- Written exercise -
Reproduce all of the listing below without alteration.

- Data extract -
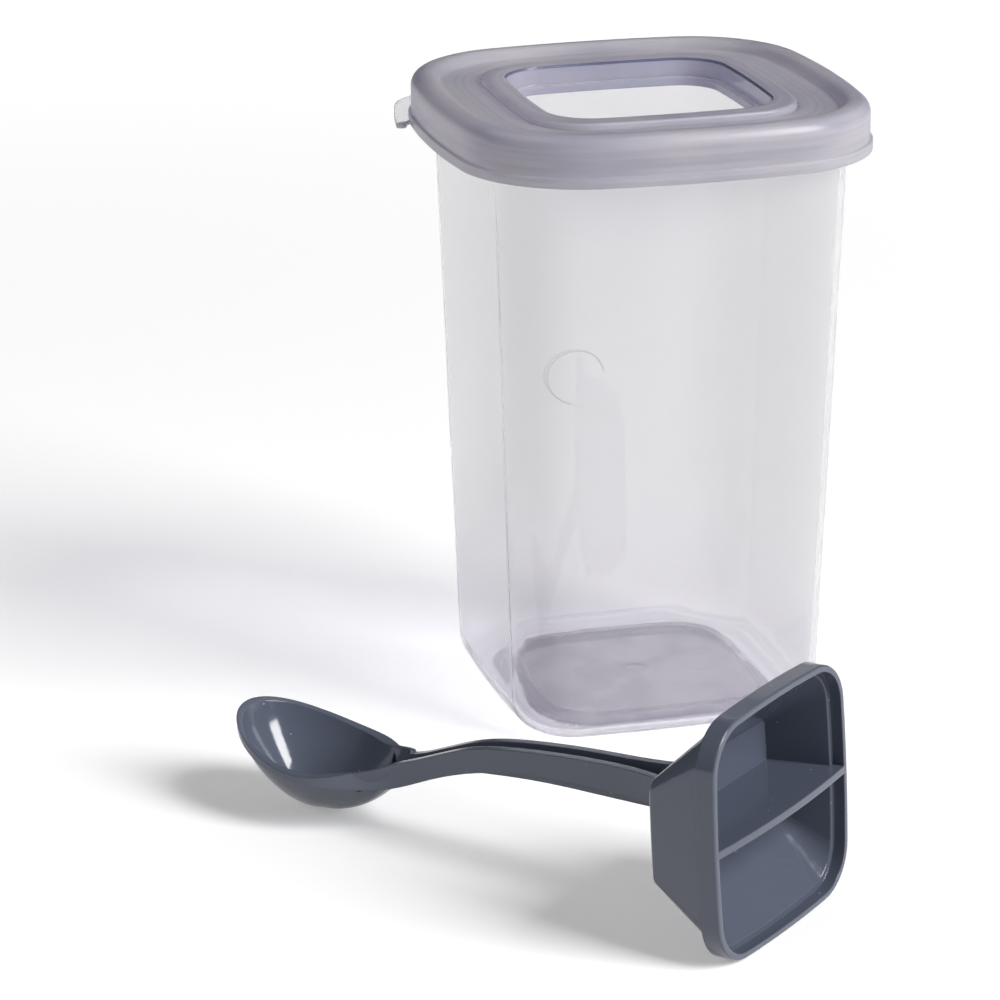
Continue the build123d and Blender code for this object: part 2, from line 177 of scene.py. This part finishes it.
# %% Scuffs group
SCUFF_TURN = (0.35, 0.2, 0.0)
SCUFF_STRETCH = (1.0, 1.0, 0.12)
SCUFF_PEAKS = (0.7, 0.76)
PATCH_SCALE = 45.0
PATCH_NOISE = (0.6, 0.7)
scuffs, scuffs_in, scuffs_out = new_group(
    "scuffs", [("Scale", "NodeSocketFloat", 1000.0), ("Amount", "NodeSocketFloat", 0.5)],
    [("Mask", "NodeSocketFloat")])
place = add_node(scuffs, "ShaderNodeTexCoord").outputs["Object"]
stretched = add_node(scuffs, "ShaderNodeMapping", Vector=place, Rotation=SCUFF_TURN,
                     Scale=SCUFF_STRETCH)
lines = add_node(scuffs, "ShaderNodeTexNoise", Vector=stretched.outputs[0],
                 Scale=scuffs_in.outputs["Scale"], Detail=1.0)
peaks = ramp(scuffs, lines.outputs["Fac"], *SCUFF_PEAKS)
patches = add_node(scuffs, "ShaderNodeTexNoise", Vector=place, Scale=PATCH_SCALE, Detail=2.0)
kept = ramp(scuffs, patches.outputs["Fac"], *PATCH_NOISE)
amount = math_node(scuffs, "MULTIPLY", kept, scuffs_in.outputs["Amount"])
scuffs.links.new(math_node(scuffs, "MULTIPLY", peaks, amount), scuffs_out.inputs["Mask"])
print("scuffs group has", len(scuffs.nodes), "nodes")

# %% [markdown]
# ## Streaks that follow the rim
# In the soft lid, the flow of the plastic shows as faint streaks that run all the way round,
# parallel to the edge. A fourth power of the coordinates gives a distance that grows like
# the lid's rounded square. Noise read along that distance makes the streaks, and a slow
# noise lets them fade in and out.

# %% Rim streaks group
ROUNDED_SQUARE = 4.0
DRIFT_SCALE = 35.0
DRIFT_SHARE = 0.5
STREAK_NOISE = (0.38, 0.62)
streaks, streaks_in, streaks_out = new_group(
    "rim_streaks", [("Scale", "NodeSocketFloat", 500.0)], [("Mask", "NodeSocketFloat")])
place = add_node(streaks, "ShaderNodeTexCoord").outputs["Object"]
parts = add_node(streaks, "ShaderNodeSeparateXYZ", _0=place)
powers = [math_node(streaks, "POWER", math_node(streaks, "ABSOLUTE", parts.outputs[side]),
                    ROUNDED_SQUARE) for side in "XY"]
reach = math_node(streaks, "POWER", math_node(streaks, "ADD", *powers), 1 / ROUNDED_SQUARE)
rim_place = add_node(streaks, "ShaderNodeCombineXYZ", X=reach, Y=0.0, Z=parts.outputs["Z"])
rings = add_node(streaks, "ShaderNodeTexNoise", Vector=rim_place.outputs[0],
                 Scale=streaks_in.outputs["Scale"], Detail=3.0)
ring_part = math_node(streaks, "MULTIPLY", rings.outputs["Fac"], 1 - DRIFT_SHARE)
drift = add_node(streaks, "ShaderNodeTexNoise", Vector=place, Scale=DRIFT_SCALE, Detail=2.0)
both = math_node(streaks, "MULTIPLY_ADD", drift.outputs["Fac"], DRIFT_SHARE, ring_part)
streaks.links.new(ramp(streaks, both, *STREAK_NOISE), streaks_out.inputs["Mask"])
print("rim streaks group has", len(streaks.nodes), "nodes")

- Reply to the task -
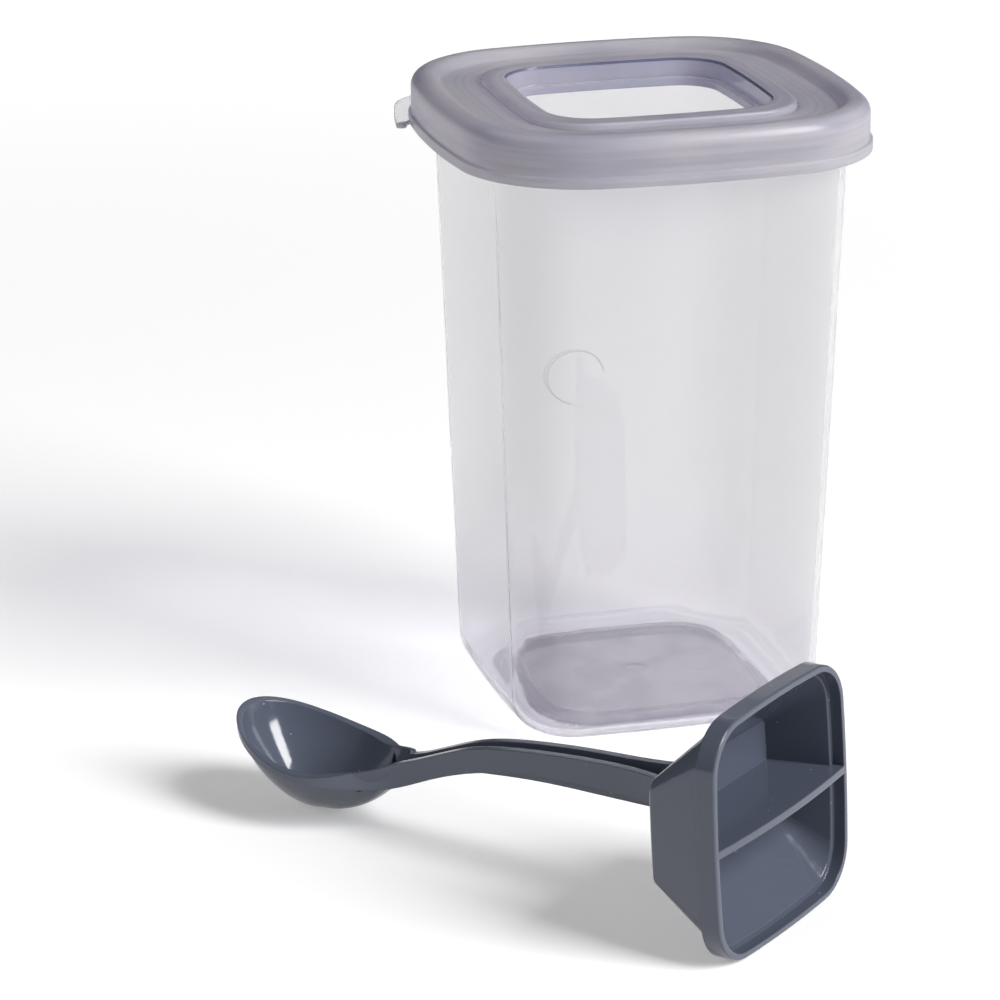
Continue the build123d and Blender code for this object: part 2, from line 177 of scene.py. This part finishes it.
# %% Scuffs group
SCUFF_TURN = (0.35, 0.2, 0.0)
SCUFF_STRETCH = (1.0, 1.0, 0.12)
SCUFF_PEAKS = (0.7, 0.76)
PATCH_SCALE = 45.0
PATCH_NOISE = (0.6, 0.7)
scuffs, scuffs_in, scuffs_out = new_group(
    "scuffs", [("Scale", "NodeSocketFloat", 1000.0), ("Amount", "NodeSocketFloat", 0.5)],
    [("Mask", "NodeSocketFloat")])
place = add_node(scuffs, "ShaderNodeTexCoord").outputs["Object"]
stretched = add_node(scuffs, "ShaderNodeMapping", Vector=place, Rotation=SCUFF_TURN,
                     Scale=SCUFF_STRETCH)
lines = add_node(scuffs, "ShaderNodeTexNoise", Vector=stretched.outputs[0],
                 Scale=scuffs_in.outputs["Scale"], Detail=1.0)
peaks = ramp(scuffs, lines.outputs["Fac"], *SCUFF_PEAKS)
patches = add_node(scuffs, "ShaderNodeTexNoise", Vector=place, Scale=PATCH_SCALE, Detail=2.0)
kept = ramp(scuffs, patches.outputs["Fac"], *PATCH_NOISE)
amount = math_node(scuffs, "MULTIPLY", kept, scuffs_in.outputs["Amount"])
scuffs.links.new(math_node(scuffs, "MULTIPLY", peaks, amount), scuffs_out.inputs["Mask"])
print("scuffs group has", len(scuffs.nodes), "nodes")

# %% [markdown]
# ## Streaks that follow the rim
# In the soft lid, the flow of the plastic shows as faint streaks that run all the way round,
# parallel to the edge. A fourth power of the coordinates gives a distance that grows like
# the lid's rounded square. Noise read along that distance makes the streaks, and a slow
# noise lets them fade in and out.

# %% Rim streaks group
ROUNDED_SQUARE = 4.0
DRIFT_SCALE = 35.0
DRIFT_SHARE = 0.5
STREAK_NOISE = (0.38, 0.62)
streaks, streaks_in, streaks_out = new_group(
    "rim_streaks", [("Scale", "NodeSocketFloat", 500.0)], [("Mask", "NodeSocketFloat")])
place = add_node(streaks, "ShaderNodeTexCoord").outputs["Object"]
parts = add_node(streaks, "ShaderNodeSeparateXYZ", _0=place)
powers = [math_node(streaks, "POWER", math_node(streaks, "ABSOLUTE", parts.outputs[side]),
                    ROUNDED_SQUARE) for side in "XY"]
reach = math_node(streaks, "POWER", math_node(streaks, "ADD", *powers), 1 / ROUNDED_SQUARE)
rim_place = add_node(streaks, "ShaderNodeCombineXYZ", X=reach, Y=0.0, Z=parts.outputs["Z"])
rings = add_node(streaks, "ShaderNodeTexNoise", Vector=rim_place.outputs[0],
                 Scale=streaks_in.outputs["Scale"], Detail=3.0)
ring_part = math_node(streaks, "MULTIPLY", rings.outputs["Fac"], 1 - DRIFT_SHARE)
drift = add_node(streaks, "ShaderNodeTexNoise", Vector=place, Scale=DRIFT_SCALE, Detail=2.0)
both = math_node(streaks, "MULTIPLY_ADD", drift.outputs["Fac"], DRIFT_SHARE, ring_part)
streaks.links.new(ramp(streaks, both, *STREAK_NOISE), streaks_out.inputs["Mask"])
print("rim streaks group has", len(streaks.nodes), "nodes")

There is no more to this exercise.